Трава и камыши растут повсюду, их косят даже на поверхности прудов. Через несколько дней после косцов на пруд приходят женщины. Громадный пруд с множеством заливов скорее напоминает озеро. К нему с косогора спускаются по дороге двести женщин. У противоположного берега, примыкающего к обширной трясине, покачивается на воде скошенный камыш – его-то и нужно собрать. Женщинам страшно. Хотя сейчас лето, они все равно зябнут, всегда простужены, дрожат в ознобе и лихорадке. Начальник колонны, выведенный из терпения их нерешительностью, начинает угрожать палкой. Тогда вперед выступает молодая надсмотрщица, известная тем, что никогда не бьет заключенных. Она подворачивает платье по самые бедра, подвязывает его и входит в воду. Икры у нее сплошь покрыты нарывами. Она идет все глубже, нащупывая дно, вода доходит ей уже до бедер. Вот она оборачивается к женщинам, не спускающим с нее глаз:

– Кто мне доверяет, пусть даст руку и смело идет вперед.

Первыми вызвались старая югославка, очень привязанная к девушке, и молодая еврейка. Ободряющий, полный спокойной решимости взгляд скользит по рядам стоящих в растерянности женщин. И, видно, впрямь какие-то душевные узы связывают ее с женщинами разных национальностей, потому что все они по очереди входят в воду и, взявшись за руки, образуют длинную цепь.

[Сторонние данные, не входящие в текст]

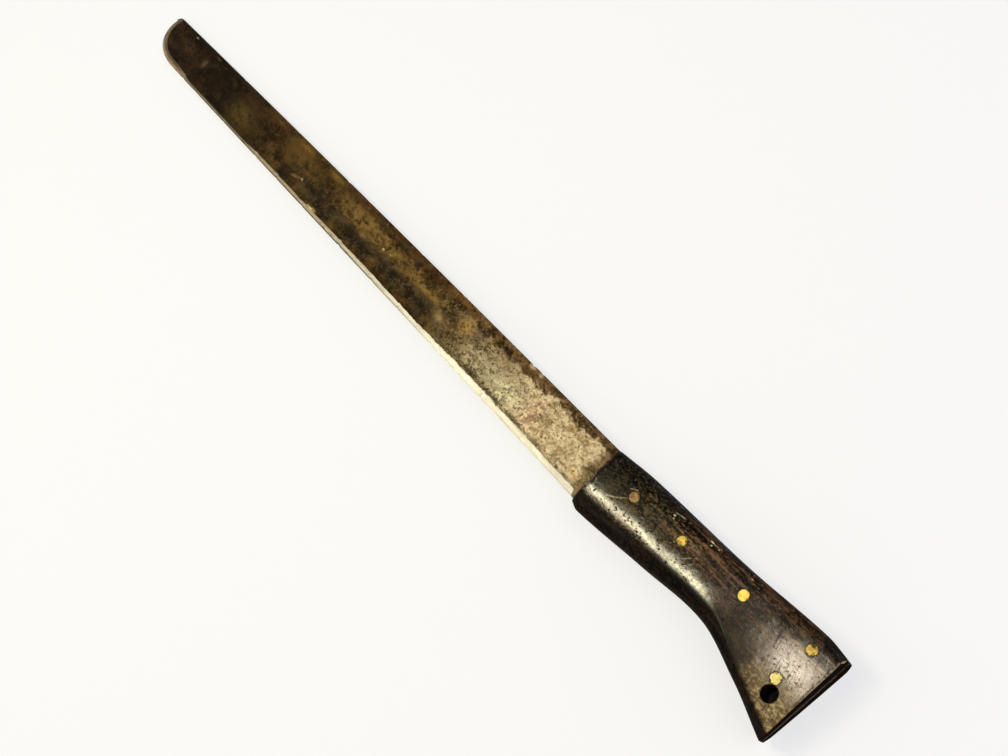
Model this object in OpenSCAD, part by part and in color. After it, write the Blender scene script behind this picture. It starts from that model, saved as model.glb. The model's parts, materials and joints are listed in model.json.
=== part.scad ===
// Old farm machete: a straight square-nosed blade with a full tang, two grip
// scales and five brass rivets. Millimetres. The part lies flat, with the origin
// at the centre of the lanyard hole, halfway through the tang: +X runs to the tip,
// +Y towards the cutting edge and +Z out of the near grip scale.

/* [Blade] */
// Length of the blade, from the front of the grip to the tip of its spine
blade_length = 358; // [250:1:560]
// Width of the blade at the grip, spine to edge
heel_width = 28; // [25:0.1:28.4]
// Width of the blade where the nose curve begins
nose_width = 22.1; // [18:0.1:27]
// Bow of the spine, outwards from a straight line between its ends
spine_bow = 0.5; // [0:0.1:2]
// Thickness of the steel at the grip and all along the tang
heel_thickness = 3; // [2:0.1:4]
// Thickness of the steel at the nose
nose_thickness = 2; // [1.2:0.1:2.6]
// Width of the ground bevel on each side of the edge
bevel_width = 3; // [1.5:0.1:4.5]
// Thickness left at the cutting edge
edge_thickness = 0.3; // [0.1:0.05:0.6]
// Length of the unsharpened heel in front of the grip
heel_flat = 2; // [1:0.5:10]
// Length over which the bevel sweeps out to its full width
bevel_sweep = 4; // [2:0.5:12]

/* [Nose] */
// Length of the curve between the spine corner and the straight edge
nose_run = 20; // [14:0.5:30]
// How far the curve is pulled out beyond the spine corner, on the spine side
nose_bulge = 4; // [0:0.5:8]
// How far up the nose that pull lies
nose_lift = 7; // [4:0.5:11]
// How far the curve is pulled out beyond the spine corner, on the edge side
nose_corner = 2.5; // [-6:0.5:4]

/* [Grip] */
// Length of the grip
grip_length = 127; // [115:1:160]
// Thickness over both scales and the tang
grip_thickness = 19; // [16:0.5:24]
// Thickness over both scales at the front end of the grip
front_thickness = 14; // [12:0.5:16]
// Distance from the front over which the grip thickens
thicken_run = 42; // [25:1:60]
// Width of the grip at its front end
front_width = 29.3; // [28.8:0.1:32]
// Width of the grip at the swell behind the front end
swell_width = 31.2; // [29:0.1:36]
// Width of the grip at its waist
waist_width = 28.2; // [26:0.1:31]
// Width of the grip at the butt
butt_width = 45.6; // [40:0.1:52]
// Distance from the front to the swell on the edge side
swell_at = 4.5; // [3:0.5:14]
// Distance from the front to the waist
waist_at = 76; // [66:1:84]
// Distance from the butt to the start of the beak's straight side
beak_run = 25; // [18:0.5:28]
// Rise of the beak's straight side for each millimetre along it
beak_slope = 0.36; // [0.2:0.01:0.5]
// Height of the grip's back above the blade's spine, at the front
back_front = 0.3; // [0.3:0.1:1]
// Height of the grip's back above the blade's spine, at the waist
back_waist = 3.2; // [1:0.1:5]
// Height of the grip's back above the blade's spine, at the butt rivets
back_butt = 5.6; // [4:0.1:8]
// Drop of the back from the butt rivets to the butt corner
back_drop = 1.2; // [0:0.1:2]

// Angle by which the butt is cut out of square on the near face
near_slant = 2; // [0:0.5:6]
// Angle by which the butt is cut out of square on the far face
far_slant = 4; // [0:0.5:6]

/* [Grip edges] */
// Roundness of the front grip on the edge side, measured across the face
belly_round = 13; // [9:0.5:14]
// Roundness of the front grip on the back, measured across the face
back_round = 8; // [5:0.5:8.5]
// Width of the chamfer round the butt on the edge side
belly_chamfer = 3.8; // [2:0.1:5]
// Width of the chamfer round the butt on the back
back_chamfer = 3.3; // [2:0.1:4.5]
// Depth of the chamfer round the butt
chamfer_depth = 3; // [1.5:0.1:5]
// Radius of the rounded front end
front_edge_r = 1.8; // [0.6:0.1:3]
// Radius of the broken edge round the butt face
butt_edge_r = 0.7; // [0.3:0.1:1.5]
// How far the tang lies inside the outline of the scales
tang_inset = 0.2; // [0.1:0.05:0.6]

/* [Lanyard hole] */
// Diameter of the lanyard hole
hole_d = 7.3; // [6:0.1:8.5]
// Distance of the hole's centre from the butt face
hole_from_butt = 11; // [9:0.1:14]
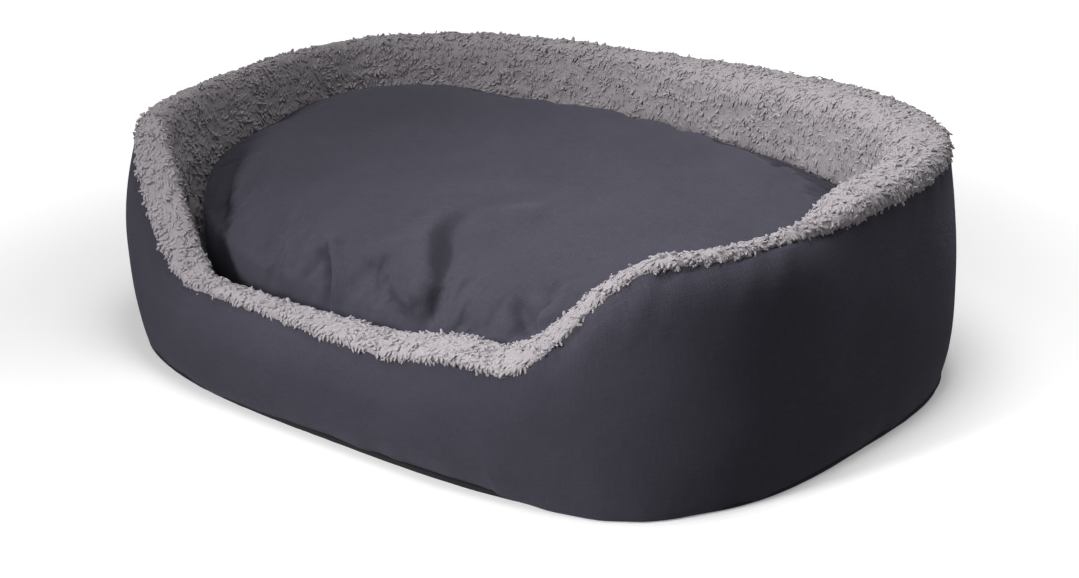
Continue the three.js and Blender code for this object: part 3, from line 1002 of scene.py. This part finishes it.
def make_binding():
    """A folded tape round the foot of the bed, with a row of stitches."""
    columns = 640
    angle, length = even_angles(columns)
    along = np.arange(columns) * length / columns
    section = [
        (0.0125, 0.0046),
        (0.0105, 0.0050),
        (0.0092, 0.0047),
        (0.0084, 0.0038),
        (0.0081, 0.0024),
        (0.0084, 0.0011),
        (0.0093, 0.0004),
        (0.0110, 0.0003),
        (0.0150, 0.0003),
    ]
    line = smooth_line(section[::-1], 16)
    grid = np.array([at_inset(angle, inset, z) for inset, z in line])
    ripple = 0.0003 * lattice(xyz(along, 0, 0)[:, :2], 0.012, 81)
    grid[..., :2] += grid_normals(grid, closed=True)[..., :2] * ripple[None, :, None]
    faces = grid_faces(len(line), columns, closed=True)
    travelled = np.concatenate([[0], np.cumsum(np.linalg.norm(np.diff(line, axis=0), axis=1))])
    flat = xyz(along, travelled[:, None], 0)[..., :2]
    tape = cloth_piece("base_binding_tape", grid, faces, binding_tape, flat, 0.0006, length)
    finish_piece(tape, "bed", "binding", "base_binding")
    stitch_angle = even_angles(int(length / BINDING_STITCH_SPACING))[0]
    centres = at_inset(stitch_angle, 0.0083, 0.0033)
    ahead = unit(np.roll(centres, -1, axis=0) - np.roll(centres, 1, axis=0))
    outward = unit(np.cross(ahead, np.array([0.0, 0.0, 1.0])))
    places = centres + outward * 0.0001
    stitches = beads("binding_stitches", places, ahead, outward, BINDING_STITCH, dark_thread)
    finish_piece(stitches, "bed", "binding")


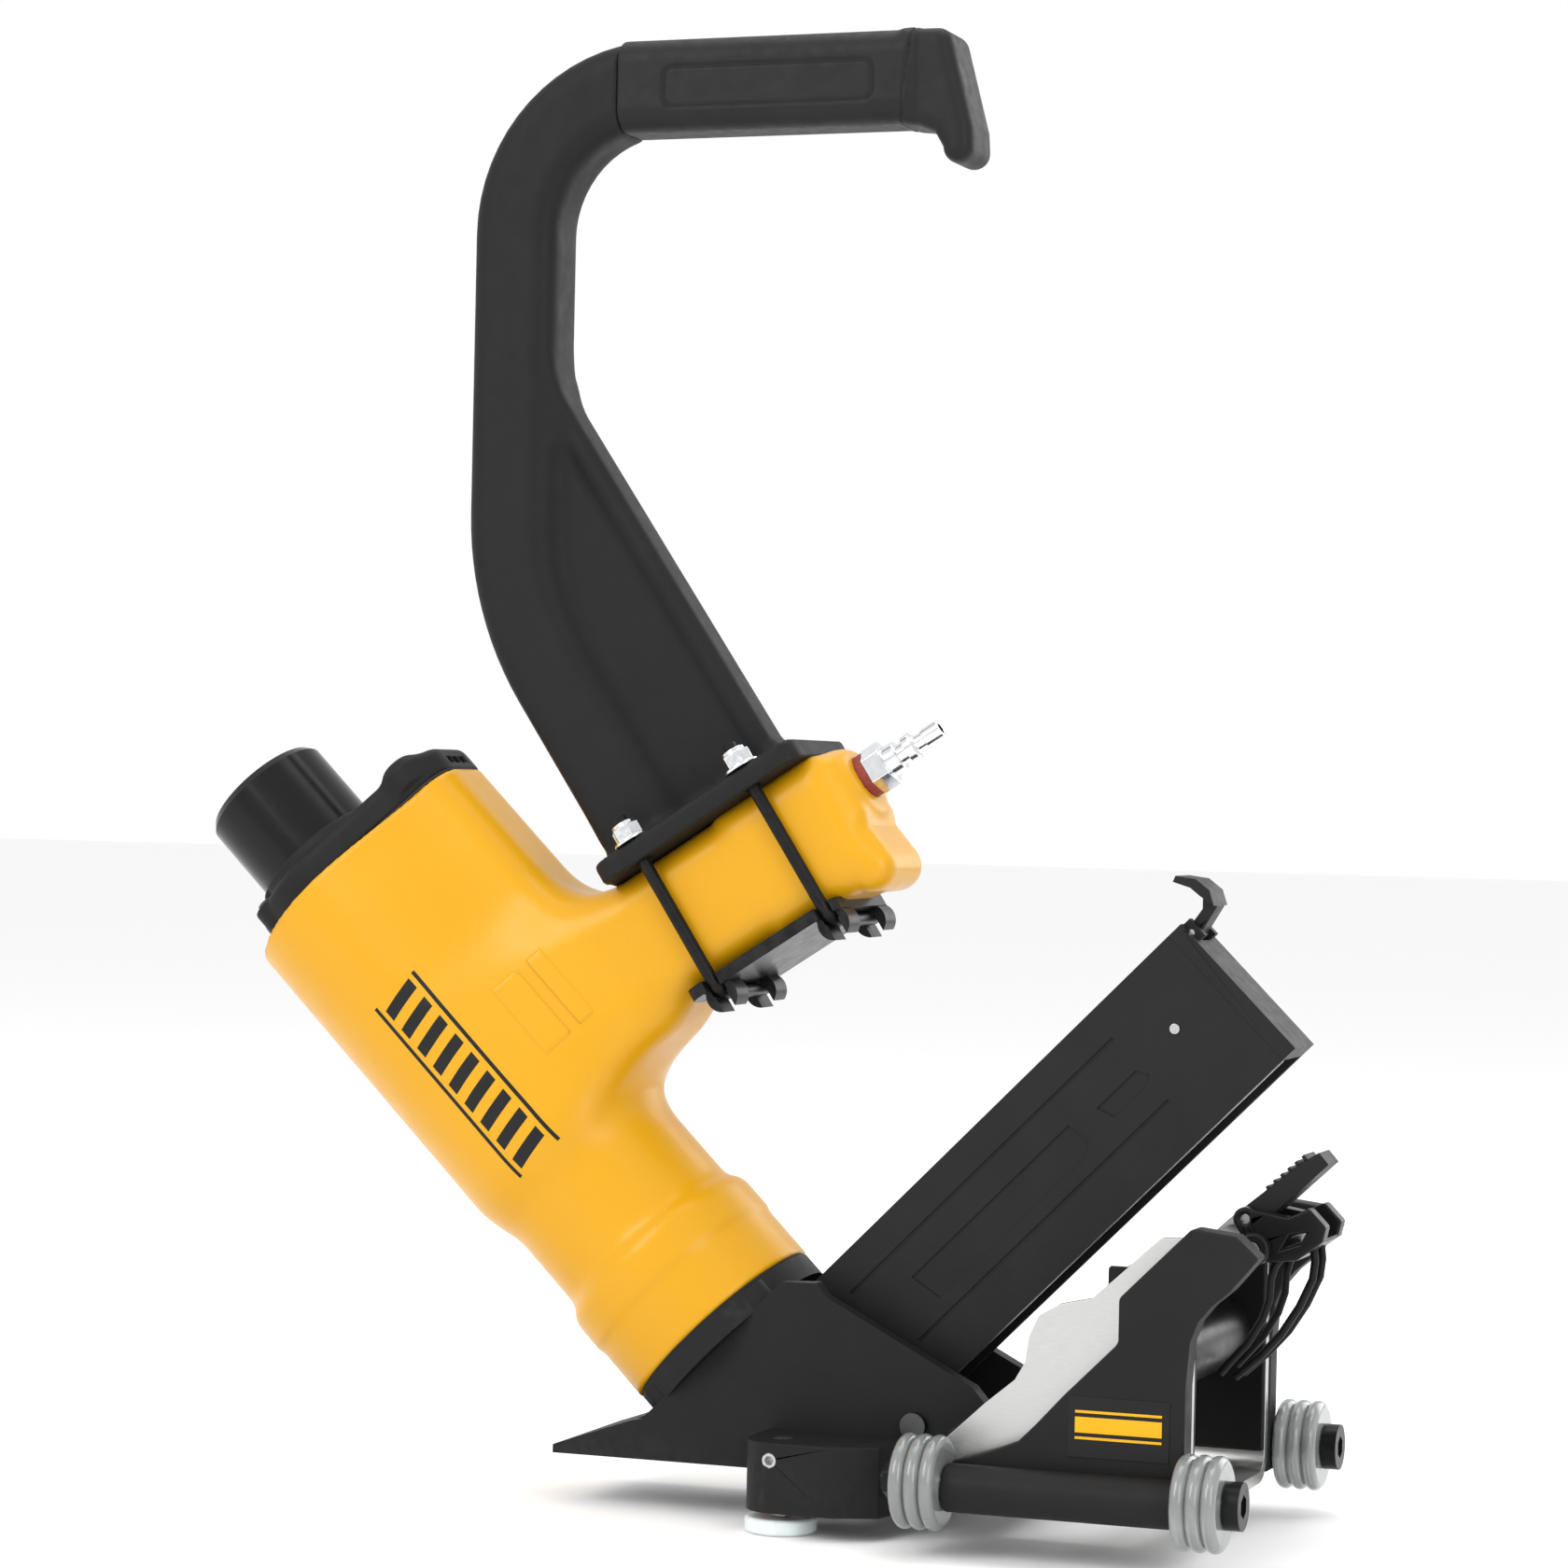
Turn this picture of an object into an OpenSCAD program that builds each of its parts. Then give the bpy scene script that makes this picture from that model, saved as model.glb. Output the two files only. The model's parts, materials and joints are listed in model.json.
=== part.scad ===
// Pneumatic flooring nailer on a rolling foot.
// Row frame: +X from the strike cap towards the magazine, +Y across, +Z up.
// Three working frames are used below:
//   deck() z = 0 is the top of the floor board, the plane under the four wheels
//   tool() local +Z runs up the drive axis from the point where it crosses the deck,
//          local +X runs along the magazine
//   arm()  local +X runs along the air inlet arm, local z = 0 is the arm's top face

/* [Stance] */
// Drop of the guide rollers below the top of the board
deck_h = 10; // [8:0.5:12]
// Angle between the drive axis and the deck
drive_angle = 45; // [44:0.5:46]
// Where the drive axis crosses the deck
drive_x = 52; // [50:0.5:54]

/* [Housing] */
// Outer radius of the lower barrel
barrel_r = 42; // [41.8:0.1:42.4]
// Outer radius of the collar at the foot of the barrel
collar_r = 44.5; // [44:0.5:46]
// Half width of the oval air chamber
chamber_r = 39.5; // [39.5:0.5:41]
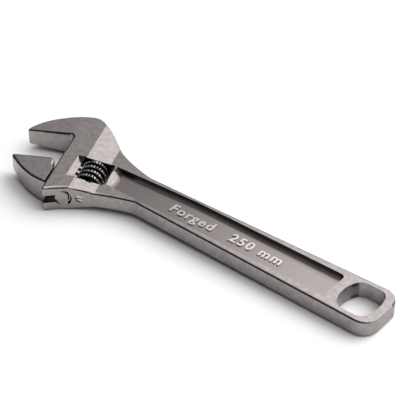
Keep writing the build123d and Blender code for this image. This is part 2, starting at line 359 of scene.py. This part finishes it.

Еврейки хотя и побаиваются, но ни за что не хотят потерять расположение надсмотрщицы. Под ее надзором они таскают дерн из дальнего сада. Она разрешает им отдохнуть в тени деревьев и помогает набрать свежей, чистой воды из колодца в заброшенной усадьбе. Югославки видят в ней сестру, когда, присев на берегу плотины и не обращая внимания на то, что женщины все медленнее укрепляют дерн, она разговаривает с ними на понятном им всем польско-сербском диалекте о далекой Югославии, а под конец обещает после войны приехать к ним в гости. Стоит надсмотрщице появиться, как сразу же пробуждаются воспоминания о родных, о семье, югославки радуются ей, как кому-то близкому, встречают ее со слезами волнения на глазах.

И сейчас, помешкав немного, они завязывают на бедрах подобранные юбки и заходят в пруд.